The Slurm Cheat Sheet
Essential Slurm Commands
Command | Description | Example |
---|---|---|
sbatch [script] |
Submit a batch job | $ sbatch job.sub |
scancel [job_id] |
Kill a running job or cancel queued one | $ sbatch job.sub |
squeue |
List running or pending jobs | $ squeue |
squeue -u [userid] |
List running or pending jobs | $ squeue -u mdemirkol |
Submitting a Slurm Job Script
The job flags are used with SBATCH
command. The syntax for the Slurm directive in a script is #SBATCH
. Some of the flags are used with the srun
and salloc
commands, as well for interactive jobs.
Resource | Flag Syntax | Description | Notes |
partition | --partition=short | Partition is a queue for jobs. | default on |
qos | --qos=short | QOS is quality of service value (limits or priority boost) | default on |
time | --time=01:00:00 | Time limit for the job. | 1 hour; default is 2 hours |
nodes | --nodes=1 | Number of compute nodes for the job. | default is 1 |
cpus/cores | --ntasks-per-node=4 | Corresponds to number of cores on the compute node. | default is 1 |
resource feature | --gres=gpu:1 | Request use of GPUs on compute nodes | default is no feature |
memory | --mem=15500 | Memory limit per compute node for the job.

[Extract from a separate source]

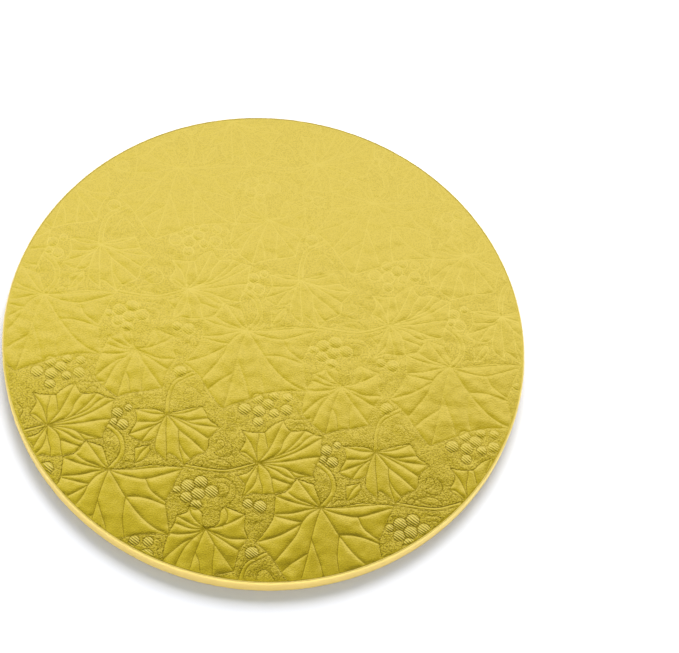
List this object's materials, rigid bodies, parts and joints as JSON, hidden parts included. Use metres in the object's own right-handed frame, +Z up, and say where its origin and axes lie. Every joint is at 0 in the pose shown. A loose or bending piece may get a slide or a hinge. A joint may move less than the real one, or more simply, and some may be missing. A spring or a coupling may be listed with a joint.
{
  "type": "cake board",
  "caption": "Round cake drum board wrapped in embossed gold foil paper, with a white paper underside, for carrying and showing a cake.",
  "frame": {"origin": "middle of the underside, on the surface the board rests on", "axes": "+Z up through the gold face; +X along the rows of the embossed leaf pattern; +Y away from the viewer of the picture"},
  "size_m": [0.3048, 0.3048, 0.0125],
  "materials": {
    "gold_foil": "embossed gold-lacquered foil laminated to paper, satin to bright",
    "core_board": "raw brown board, hidden inside",
    "white_paper": "smooth matt white paper"
  },
  "bodies": {
    "root": {"foil_wrap": "gold_foil", "board_core": "core_board", "backing_paper": "white_paper"}
  },
  "joints": []
}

Do not use with mem-per-cpu flag. | default limit is 15500 MB per core in beegfs[101-108] nodes |
memory | --mem-per-cpu=4000 | Per core memory limit. Do not use the mem flag, | default limit is 15500 MB per core in beegfs[101-108] nodes |
account | --account=users | Users may belong to groups or accounts. | default is the user's primary group. |
job name | --job-name="hello_test" | Name of job. | default is the JobID |
constraint | --constraint=gpu | compute-nodes | AVAIL_FEATURES |
output file | --output=test.out | Name of file for stdout. | default is the JobID |
email address | --mail-user=username@sabanciuniv.edu | User's email address | required |
email notification | --mail-type=ALL --mail-type=END | When email is sent to user. | omit for no email |
Running a GUI on the Cluster
Some applications provide the capability to interact with a graphical user interface (GUI). Large-memory applications and computationally steered applications can offer such capability. With Slurm, once a resource allocation is granted for an interactive session (or a batch job when the submitting terminal if left logged in), we can use srun
to provide X11 graphical forwarding all the way from the compute nodes to our desktop using srun.

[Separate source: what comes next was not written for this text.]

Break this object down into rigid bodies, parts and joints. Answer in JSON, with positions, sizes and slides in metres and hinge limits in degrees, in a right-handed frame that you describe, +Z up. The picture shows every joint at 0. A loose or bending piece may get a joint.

For example, to run an X terminal:
srun --x11 -A users -p short -n1 --qos=users --pty $SHELL
Note that the user must have X11 forwarded to the login node for this to work -- this can be checked by running xclock
at the command line.
Additionally, the --x11argument can be augmented in this fashion --x11=[batch|first|last|all] to the following effects:
- --x11=first This is the default, and provides X11 forwarding to the first compute hosts allocated.

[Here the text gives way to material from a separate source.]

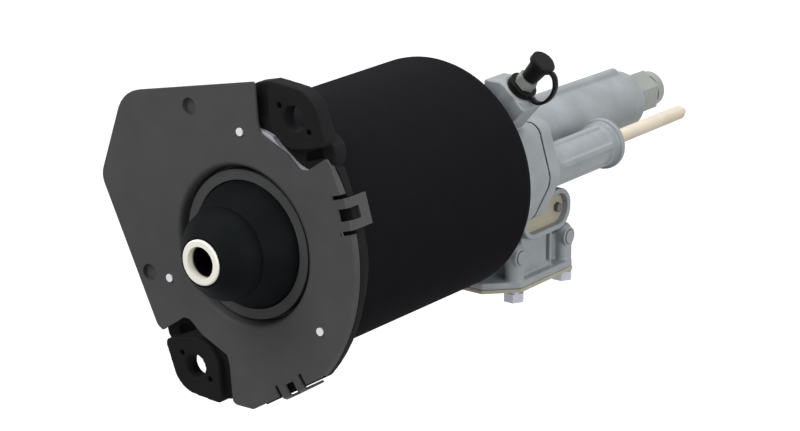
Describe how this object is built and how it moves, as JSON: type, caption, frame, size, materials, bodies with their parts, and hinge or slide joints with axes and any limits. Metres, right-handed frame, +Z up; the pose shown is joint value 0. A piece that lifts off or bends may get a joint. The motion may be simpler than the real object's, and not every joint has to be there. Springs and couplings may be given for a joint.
{
  "type": "clutch servo",
  "caption": "Air-assisted clutch servo: black air cylinder with shield and booted push rod, cast rear housing with hydraulic tube, relay valve, bleeder and wear indicator rod.",
  "frame": {"origin": "on the axis of the air cylinder, in the plane of the two mounting ear pads", "axes": "+Y along the cylinder axis to the rear, towards the fluid inlet; the push rod works along -Y; +Z up with the relay valve below and the bleeder above; +X to the bleeder and indicator side"},
  "size_m": [0.1725, 0.4331, 0.1848],
  "materials": {
    "black_casting": "satin black paint on cast iron",
    "black_shell": "semi-gloss black paint on drawn steel",
    "shield_sheet": "dark grey sheet, semi-matt",
    "shield_gasket": "light metal spacer, plain",
    "rivet": "bright aluminium",
    "boot_rubber": "smooth black rubber",
    "cap_rubber": "black rubber",
    "seal_rubber": "black nitrile rubber",
    "cast_aluminium": "fine shot-blasted casting",
    "piston_aluminium": "turned casting",
    "bronze": "plain bearing bronze",
    "spring_steel": "phosphated spring steel",
    "zinc_steel": "zinc plated",
    "ground_steel": "ground and hardened",
    "gasket_fibre": "dark fibre gasket",
    "cover_fibre": "pale fibre gasket",
    "cover_sheet": "pale chromated sheet",
    "screw_black": "blackened steel",
    "fitting_steel": "zinc-nickel plated",
    "copper": "copper sealing washer",
    "indicator_plastic": "ivory acetal",
    "rod_steel": "yellow passivated, bright end",
    "guide_plastic": "filled PTFE",
    "valve_rubber": "rubber faced valve",
    "filter_felt": "sintered felt"
  },
  "bodies": {
    "housing": {"front_cover": "black_casting", "cylinder_shell": "black_shell", "cover_seal": "seal_rubber", "shield_plate": "shield_sheet", "shield_gasket": "shield_gasket", "shield_rivets": "rivet", "boot_bellows": "boot_rubber", "boot_ring": "shield_sheet", "return_spring": "spring_steel", "cylinder_head": "cast_aluminium", "head_seal": "seal_rubber", "rod_wiper": "seal_rubber", "plunger_bush": "bronze", "plunger_seal": "seal_rubber", "seal_circlip": "spring_steel", "joint_gasket": "gasket_fibre", "hydraulic_housing": "cast_aluminium", "head_bolts": "zinc_steel", "bolt_washers": "zinc_steel", "inlet_fitting": "fitting_steel", "inlet_washer": "copper", "indicator_seal": "seal_rubber", "valve_gasket": "cover_fibre", "valve_cover": "cover_sheet", "valve_bolts": "zinc_steel", "channel_plugs": "cast_aluminium", "window_cover": "cover_sheet", "window_screw": "screw_black", "valve_guide": "bronze", "exhaust_filter": "filter_felt", "bleeder_ring": "cap_rubber", "bleeder_strap": "cap_rubber", "control_spring": "spring_steel", "inlet_spring": "spring_steel"},
    "piston": {"air_piston": "piston_aluminium", "piston_lip_seal": "seal_rubber", "piston_guide_ring": "guide_plastic", "hydraulic_plunger": "ground_steel", "plunger_nut": "zinc_steel", "rod_socket": "ground_steel", "indicator_rod": "indicator_plastic", "indicator_clip": "spring_steel"},
    "push_rod": {"push_rod": "rod_steel", "push_rod_ball": "ground_steel", "boot_nose": "boot_rubber"},
    "bleeder_screw": {"bleeder_screw": "fitting_steel"},
    "bleeder_cap": {"bleeder_cap": "cap_rubber"},
    "control_piston": {"control_piston": "piston_aluminium"},
    "inlet_valve": {"inlet_valve": "valve_rubber"}
  },
  "joints": [
    {"name": "piston_slide", "type": "slide", "parent": "housing", "child": "piston", "axis": [0, -1, 0], "range_m": [0, 0.05], "stiffness_N_per_m": 2000, "springref_m": -0.03, "deforming": ["return_spring", "boot_bellows"]},
    {"name": "push_rod_tilt", "type": "hinge", "parent": "piston", "child": "push_rod", "pos_m": [0, 0.1223, 0], "axis": [1, 0, 0], "range_deg": [-2, 2], "stiffness_Nm_per_rad": 40},
    {"name": "bleeder_screw_turn", "type": "hinge", "parent": "housing", "child": "bleeder_screw", "pos_m": [0.04527, 0.1874, 0.05207], "axis": [0.6561, 0, 0.7547], "range_deg": [0, 360]},
    {"name": "bleeder_cap_pull", "type": "slide", "parent": "housing", "child": "bleeder_cap", "axis": [0.6561, 0, 0.7547], "range_m": [0, 0.02], "deforming": ["bleeder_strap"]},
    {"name": "control_piston_slide", "type": "slide", "parent": "housing", "child": "control_piston", "axis": [0, 0, -1], "range_m": [0, 0.003], "stiffness_N_per_m": 1500, "springref_m": -0.004, "deforming": ["control_spring"]},
    {"name": "inlet_valve_slide", "type": "slide", "parent": "housing", "child": "inlet_valve", "axis": [0, 0, -1], "range_m": [0, 0.002], "stiffness_N_per_m": 1500, "springref_m": -0.003, "deforming": ["inlet_spring"]}
  ],
  "couplings": [
    {"joint": "inlet_valve_slide", "follows": "control_piston_slide", "ratio": 0.65}
  ]
}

- --x11=last This provides X11 forwarding to the last of the compute hosts allocated.
- --x11=all This provides X11 forwarding from all allocated compute hosts, which can be quite resource heavy and is an extremely rare use-case.
- --x11=batch This supports use in a batch job submission, and will provide X11 forwarding to the first node allocated to a batch job. The user must leave open the X11 forwarded login node session where they submitted the job.
Job Reason Codes
These codes identify the reason that a job is waiting for execution. A job may be waiting for more than one reason, in which case only one of those reasons is displayed.
State | Code | Meaning |
PENDING | PD | Job is awaiting resource allocation. |
RUNNING | R | Job currently has an allocation. |
SUSPENDED | S | Job has an allocation, but execution has been suspended. |
COMPLETING | CG | Job is in the process of completing. Some processes on some nodes may still be active. |
COMPLETED | CD | Job has terminated all processes on all nodes. |
CONFIGURING | CF | Job has been allocated resources, but are waiting for them to become ready for use |
CANCELED | CA | Job was explicitly cancelled by the user or system administrator. The job may or may not have been initiated. |
FAILED | F | Job terminated with non-zero exit code or other failure condition. |
TIMEOUT | TO | Job terminated upon reaching its time limit. |
PREEMPTED | PR | Job has been suspended by an higher priority job on the same ressource. |
NODE_FAIL | NF | Job terminated due to failure of one or more allocated nodes. |
InvalidQOS | The job's QOS is invalid. | |
PartitionNodeLimit | The number of nodes required by this job is outside of it's partitions current limits. Can also indicate that required nodes are DOWN or DRAINED. | |
PartitionTimeLimit | The job's time limit exceeds it's partition's current time limit. | |
QOSJobLimit | The job's QOS has reached its maximum job count. | |
QOSResourceLimit | The job's QOS has reached some resource limit. | |
QOSTimeLimit | The job's QOS has reached its time limit. |
Please follow the links for more...
QoS settings
Command | Description |
users MaxSubmitJobsPerUser=10 MaxTRES=cpu=40 MaxNodes=2 --account=users --qos=short | All users All partitions |
cuda MaxSubmitJobsPerUser=10 MaxTRES=cpu=40 MaxNodes=2 --account=cuda --qos=cuda --gres=gpu:1 | All users Includes cuda partitions |
Software
System software
- Various operating systems are being used in our systems. If you need a particular OS please let us know.
- Slurm resource manager
Compilers and parallel programming libraries
- GNU Compiler (GCC, GFortran)
- Java, Python, Perl, Ruby
- OpenMPI - library for MPI message passing for use in parallel programming over Infiniband and Ethernet
- ...and more.
Libraries
- Please run the
module avail
command from your ssh console to view a list of available applications.
Application software
- Gaussian, Blast, Namd, Gromacs and many more.
- Please run the
module avail
command from your ssh console to view a list of available applications.